Here, the documentary moves beyond Eliassi’s views on the subject. Unsure how to move forward in the name of peace, she speaks with others in her community, including the son of an Israeli peace activist who died on October 7. She asks him if his mother would regret her work. He replies that “she didn’t work for peace so that when they come, they’ll spare her. She worked so there’d be no reason for them to come.” He adds that her death proves that she was right, and that, “If we don’t want to experience the tragedies of war, we have to end warfare.”
Eliassi also checks in with her family, discovering that her cheerful Aunt Zipi, who enjoyed making jokes about Palestinians in the past, now says she doesn’t want peace or “anything to do with them.” Her mother shares a story of a friend who told her, “I can’t find empathy within me for the kids being killed in Gaza.” In an earlier scene, Eliassi and Ranin worried because they felt the whole country was losing its grasp on humanity. Now Eliassi, along with everyone else she speaks with, can see exactly what this numbness towards Palestinian life has wrought.
There is an abundance of material from Eliassi’s life during these fraught years, and Fares, Yahya, and co-writer Rachel Leah Jones struggle to balance this striking footage with that of her one-woman show. The show which, in-person, builds toward its devastating coda, is not really given room to flow the way it would if you watched it live. The cross-cutting editing deflates the show’s rising tension as it pivots from politically themed comedy to Eliassi’s devastatingly serious final monologue.
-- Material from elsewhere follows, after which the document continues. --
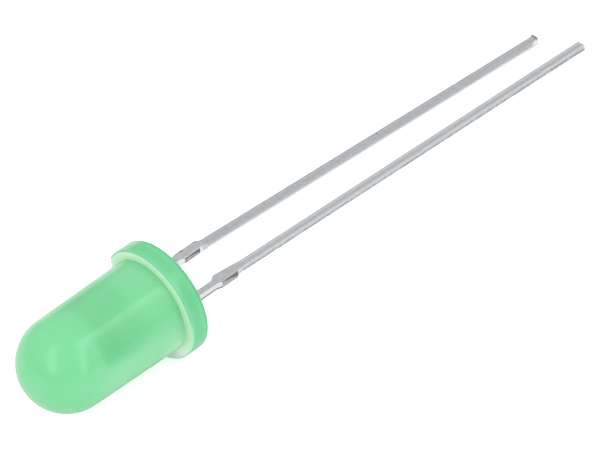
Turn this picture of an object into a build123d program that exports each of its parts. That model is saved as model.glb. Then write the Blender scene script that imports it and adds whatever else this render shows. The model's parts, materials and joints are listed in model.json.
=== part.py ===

Really, there are two documentaries here, each made with a different approach. And while they are both searing fusions of the personal with the political, the attempt to meld them together doesn’t wholly work, undercutting the momentum of both. However, “Coexistence, My Ass!,” remains a compelling front row seat to a country on the brink of implosion, with Eliassi’s humor and insights acting as a melancholic elegy for a peace that, at least until real change happens soon, might not ever come.
Grade: B
“Coexistence, My Ass!” premiered at the 2025 Sundance Film Festival. It is currently seeking U.S. distribution.